RIP Ikutaro Kakehashi

Survive

As someone whose love of music took root in the early 1980s, I’ve always had a weakness for analogue synthesizers. Musically, they’re unlike anything that came before or after. And my goodness they’ve been put to good use. Gary Numan, Kraftwerk, Afrika Bambaataa, Cabaret Voltaire, Yazoo – a big part of what made them and countless others sound so new and exciting was their ability to churn out hits with analogue circuits and signals.

While it’s been around since the 1920s – and while Moog and Minimoog players made a terrific racket in the ‘60s and ‘70s – the analogue synthesizer didn’t really hit the mainstream until the first half of the ‘80s. For the first time in history, tuning into your local top-40 station meant you were just as likely to hear a Roland machine as you were a Rickenbacker.

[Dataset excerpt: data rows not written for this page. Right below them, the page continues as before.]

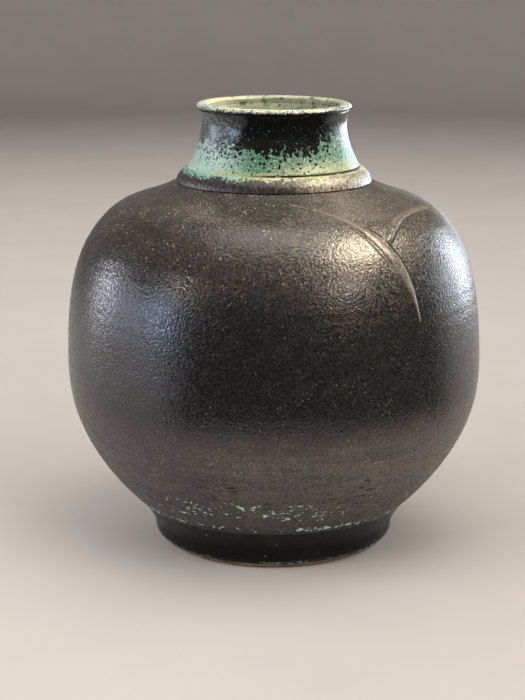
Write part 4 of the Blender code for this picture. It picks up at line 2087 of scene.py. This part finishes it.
@dataclass
class Studio:
    """Camera, lights, and the pale floor that sweeps up all round.

    Attributes:
        middle: The vase's middle.
        pieces: What each receiver of a light stands for, apart from the floor.
        camera_place: Where the camera stands.
        camera_pitch: How far it looks down, in degrees.
        lens: Its focal length, in millimetres.
        sensor: The length of its sensor's longer side, in millimetres.
        floor_reach: Radius where the floor starts to curve up.
        floor_wall: Height of the wall that it ends in.
        floor_bend: Radius of the curve.
        world: Colour of the light from all round.
        flag_span: First and last azimuth of the dark screen.
        flag_foot: Radius of its lower edge.
        flag_reach: Radius of its upper edge.
        flag_rise: Their heights.
    """

    middle: Vector
    pieces: dict[Receiver, list[Object]]
    camera_place: tuple[float, float, float] = (-0.00676, -1.0625, 0.3692)
    camera_pitch: float = 13.384
    lens: float = 91.66
    sensor: float = 36.0
    floor_reach: float = 2.6
    floor_wall: float = 2.4
    floor_bend: float = 0.8
    world: Colour = (0.16, 0.16, 0.17)
    flag_span: tuple[float, float] = (-138.0, 2.0)
    flag_foot: float = 0.30
    flag_reach: float = 0.80
    flag_rise: tuple[float, float] = (0.003, 0.42)

    def lights(self) -> list[Softbox]:
        """The soft lights.

        Returns:
            The windows at both sides, the lights above, and those that only fill.
        """
        cool, blue = (0.84, 0.90, 1.0), (0.52, 0.69, 1.0)
        warm, white = (1.0, 0.84, 0.61), (1.0, 0.98, 0.96)
        body, neck, floor = Receiver.BODY, Receiver.NECK, Receiver.FLOOR
        return [
            Softbox("left_window", 161, 6, (0.22, 0.66), 15.0, (0.86, 0.88, 1.0)),
            Softbox("left_front_window", -154, 6, (0.34, 0.48), 11.5, blue),
            Softbox("left_front_glow", -145, 23, (0.19, 0.13), 34.0, (1.0, 0.76, 0.64), receiver=body),
            Softbox("left_between", -176, 2, (0.90, 0.75), 2.7, (0.72, 0.75, 1.0), diffuse=False),
            Softbox("right_window", 44, 7, (0.50, 0.75), 10.5, (0.78, 0.86, 1.0)),
            Softbox("right_near", 25, 6, (0.60, 0.60), 2.8, cool),
            Softbox("right_side", 66, -2, (0.95, 0.50), 1.7, cool, diffuse=False),
            Softbox("neck_side", 66, 4, (1.00, 0.80), 2.6, cool, receiver=neck),
            Softbox("high_right", -9, 52, (1.20, 0.64), 21.5, warm, diffuse=False),
            Softbox("right_band", -47, 26, (0.50, 0.10), 36.0, (1.0, 0.82, 0.72), receiver=body),
            Softbox("back_above", 84, 46, (1.0, 0.7), 2.3, warm),
            Softbox("overhead", -100, 86, (1.4, 1.4), 2.3, (1.0, 0.95, 0.88)),
            Softbox("key", -26, 58, (2.2, 2.2), 3.9, (1.0, 0.92, 0.83), glossy=False),
            Softbox("fill", -100, 80, (4.0, 4.0), 1.2, (0.90, 0.95, 1.0), distance=2.6, glossy=False),
            Softbox("low_front", -36, -1, (1.2, 0.24), 6.0, (1.0, 0.90, 0.84), glossy=False,
                    receiver=body),
            Softbox("floor_back", 120, 40, (2.0, 1.0), 4.0, white, glossy=False, receiver=floor),
            Softbox("floor_left", -150, 26, (1.7, 0.8), 16.0, white, glossy=False, receiver=floor),
            Softbox("floor_right", -42, 26, (1.7, 0.8), 12.0, white, glossy=False, receiver=floor),
        ]

    def build_floor(self) -> Object:
        """A round floor that curves up into a plain wall.

        Returns:
            The floor.
        """
        bend, reach = self.floor_bend, self.floor_reach
        curve = arc((reach, bend), (bend, bend), -90, 0, 24)
        flat = np.array([(0.5 * MM, 0.0), (0.6, 0.0), (1.4, 0.0)])
        wall = np.array([(reach + bend, self.floor_wall)])
        points = np.concatenate((flat, curve, wall))
        turn = columns(128)
        shape = (len(points), len(turn))
        places = np.broadcast_to(points[:, None, :], (*shape, 2))
        grid = on_axis_circle(places, np.broadcast_to(turn[None, :], shape))
        floor = grid_mesh("floor", grid, *shape, row_closed=False)
        floor.data.shade_smooth()
        floor.data.materials.append(PaleCloth().build())
        return floor

    def build_flag(self) -> Object:
        """A dark screen at the front that only shows in the gloss of the glaze.

        Returns:
            The screen.
        """
        angles = np.radians(even_steps(*self.flag_span, 4.0))
        edges = zip((self.flag_foot, self.flag_reach), self.flag_rise)
        places = [(r * math.cos(a), r * math.sin(a), z) for r, z in edges for a in angles]
        count = len(angles)
        faces = [(i, i + 1, count + i + 1, count + i) for i in range(count - 1)]
        mesh = bpy.data.meshes.new("dark_screen")
        mesh.from_pydata(places, [], faces)
        flag = bpy.data.objects.new("dark_screen", mesh)
        bpy.context.scene.collection.objects.link(flag)
        tree = Tree("dark_screen")
        normal = tree.bump(tree.noise(0.2), 0.1 * MM)
        mesh.materials.append(tree.dress((0.01, 0.01, 0.01), 0.9, normal, gloss=0.0))
        flag.visible_camera = False
        flag.visible_diffuse = False
        flag.visible_shadow = False
        flag.visible_transmission = False
        return flag

    def build_camera(self) -> Object:
        """The camera, level from side to side.

        Returns:
            The camera object.
        """
        data = bpy.data.cameras.new("camera")
        data.lens = self.lens
        data.sensor_width = self.sensor
        camera = bpy.data.objects.new("camera", data)
        camera.location = self.camera_place
        camera.rotation_euler = (math.radians(90 - self.camera_pitch), 0, 0)
        bpy.context.scene.collection.objects.link(camera)
        return camera

    def build(self) -> None:
        """Makes the whole studio."""
        scene = bpy.context.scene
        scene.view_settings.view_transform = "Standard"
        scene.camera = self.build_camera()
        floor = self.build_floor()
        groups = {}
        for receiver, pieces in (*self.pieces.items(), (Receiver.FLOOR, [floor])):
            groups[receiver] = bpy.data.collections.new(receiver.value)
            for piece in pieces:
                groups[receiver].objects.link(piece)
        for softbox in self.lights():
            softbox.build(self.middle, groups)
        world = bpy.data.worlds.new("studio")
        world.use_nodes = True
        world.node_tree.nodes["Background"].inputs["Color"].default_value = (*self.world, 1)
        scene.world = world
        self.build_flag()


# ---- assembly ----

MAIN_RIDGE = RidgeLine(
    controls=((-83.0, 0.0110), (-62.0, 0.0235), (-51.0, 0.0595), (-48.5, 0.0990)),
    fades_out=True,
    incisions=(Incision(1, 0.40, 0.90, 0.85 * MM, 0.44 * MM),
               Incision(-1, 0.38, 0.62, 0.60 * MM, 0.38 * MM)),
)
BRANCH_RIDGE = RidgeLine(
    controls=((-13.5, 0.0345), (-35.0, 0.0280), (-45.0, 0.0355), (-56.0, 0.0552)),
    fades_out=False,
    incisions=(Incision(1, 0.10, 0.97, 0.75 * MM, 0.42 * MM),),
    crest_at=0.10,
    half_width=3.2 * MM,
    end_half_width=2.9 * MM,
    crease_from=0.58,
    crease_start=0.0,
    # Part of this paleness is a painted highlight on the branch's band.
    pale=0.65,
)
BRANCH_END = 0.93


def main() -> None:
    """Builds, dresses and places every piece."""
    logging.basicConfig(level=logging.INFO, format="%(name)s: %(message)s")
    foot_top, seam, mouth = (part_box(node)[0].z for node in ("lower_body", "upper_body", "neck_collar"))
    form = BodyForm(foot_top, seam, mouth, [MAIN_RIDGE, BRANCH_RIDGE])
    liner = LinerGlaze().build(cad_box[1][2])

    body = Body(form)
    lower, upper = body.build_lower(), body.build_upper()
    body.dress(lower, upper, liner)
    body_pieces = [lower, upper]

    ridge_glaze = RidgeGlaze().build()
    for ridge in (Ridge(form, MAIN_RIDGE, "shoulder_ridge_main"),
                  Ridge(form, BRANCH_RIDGE, "shoulder_ridge_branch", last=BRANCH_END)):
        piece = ridge.build()
        ridge.dress(piece, ridge_glaze)
        body_pieces.append(piece)

    foot = Foot(foot_top)
    ring, disc = foot.build_ring(), foot.build_disc()
    foot.dress(ring, disc, liner)

    neck = Neck()
    neck_pieces = [neck.build_collar(mouth), neck.build_neck(), neck.build_lip()]
    neck.dress(*neck_pieces, liner)

    low, high = Vector(cad_box[0]), Vector(cad_box[1])
    Studio((low + high) / 2, {Receiver.BODY: body_pieces, Receiver.NECK: neck_pieces}).build()


if __name__ == "__main__":
    main()
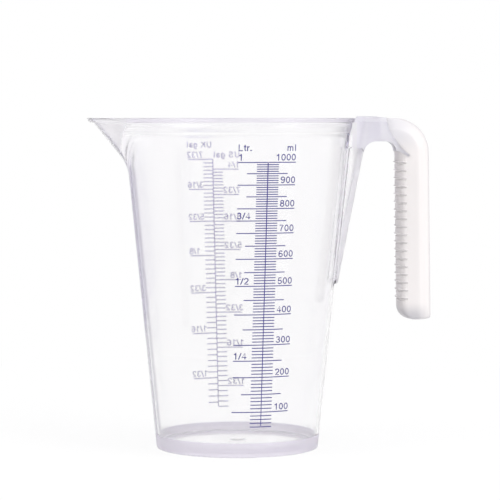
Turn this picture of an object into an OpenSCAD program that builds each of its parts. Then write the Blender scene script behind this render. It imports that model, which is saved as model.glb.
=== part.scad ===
// One litre measuring jug: a tapered clear body with a pouring spout and a ribbed open-ended
// handle, printed with a litre scale at the front and a gallon scale at the back.
// Origin: centre of the base. +X points to the handle, -X to the spout, the litre scale faces -Y.

/* [Jug body] */
// Height of the rim above the 1000 ml mark
headroom = 21.4; // [18:0.2:30]
// Outer diameter of the body at the table
base_d = 82.4; // [76:0.2:90]
// Growth of the outer radius for each millimetre of height
taper_share = 0.1005; // [0.08:0.0005:0.12]
// Thickness of the wall, measured level
wall = 1.7; // [1.4:0.1:2.2]
// Thickness of the floor
floor_t = 1.8; // [1.4:0.1:2.4]
// Depth of the recess under the floor
foot_h = 2.2; // [1.6:0.1:3]
// Width of the ring that the jug stands on
foot_w = 2.6; // [2:0.1:4]
// Chamfer at the outer edge of the foot
foot_chamfer = 0.8; // [0.4:0.1:1.2]
// Radius between the floor and the wall, inside
floor_fillet = 3; // [1.5:0.5:5]
// Diameter of the moulding gate's dimple in the floor
gate_d = 8.6; // [6:0.2:12]
// Height of the gate's dimple
gate_h = 0.9; // [0.4:0.1:1.2]

/* [Rim] */
// Height of the stepped collar, with the lip
collar_h = 8; // [6:0.5:12]
// Step outwards from the wall to the collar
collar_step = 1; // [0.6:0.1:1.4]
// Height of the lip
lip_h = 2.2; // [1.6:0.1:3]
// Width of the lip beyond the collar
lip_w = 1.3; // [0.8:0.1:2]

/* [Spout] */
// Reach of the spout's keel beyond the wall, at the rim
spout_depth = 17.5; // [14:0.1:20]
// Angle of the spout's keel below level
spout_angle = 50.8; // [46:0.2:55]
// Half of the angle between the spout's sides, seen from above
spout_spread = 44; // [38:1:48]
// Thickness of the spout's sides
spout_wall = 1.6; // [1.2:0.1:2]
// Radius of the keel's blunt edge
keel_r = 1.6; // [1:0.1:2]

/* [Handle pillar] */
// Half width of the hollow pillar under the arm
pillar_half_w = 9; // [7:0.5:11]
// Radius of the pillar's upright corners
pillar_r = 4; // [3:0.5:5]
// Depth of the pillar beyond the wall, at its top
pillar_depth = 7.65; // [6:0.05:9]
// Lean of the pillar's outer face from upright
pillar_lean = 10.9; // [9.5:0.1:11.5]
// Height of the pillar, from its lower end to the arm's lower edge
pillar_h = 68.3; // [60:0.1:75]
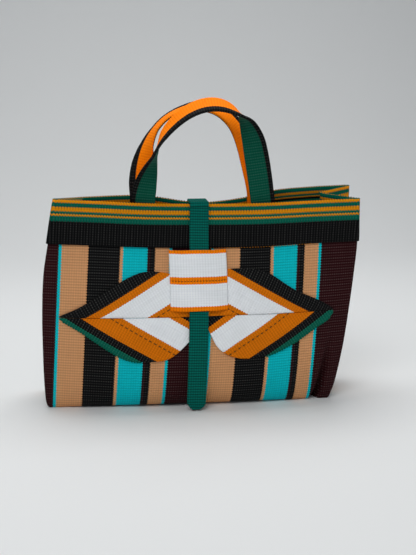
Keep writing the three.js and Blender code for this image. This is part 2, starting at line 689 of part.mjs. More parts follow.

We learned this morning that Ikutaro Kakehashi, the great Japanese engineer who founded the most important synthesizer company since the aforementioned Moog in 1972, passed away on Saturday. He was 87.

Such was the industry’s love and respect for Kakehashi’s products that his company’s distinct typographic mark graced virtually every stage throughout the ‘80s and ‘90s. I can say with some confidence that I was not the only young man who tried to convince his wife to call a newborn son Roland.

In celebration of Kakehashi’s extraordinary life, a few words on a band putting analogue synths to fine use. Austin, Texas duo Survive is best known for their two-volume soundtrack for the marvellous cable TV show Stranger Things. They didn’t win a Grammy this year, but they can boast that both their discs were nominated – individually no less.

RR7349 was released last fall on Relapse Records. It is pure, electronic chunkiness. Fans of Stranger Things will recognize their dark, theatrical style. Michael Stein and Mark Donica do this as well as anyone right now. When they write the history of the analogue synth, these two deserve a chapter.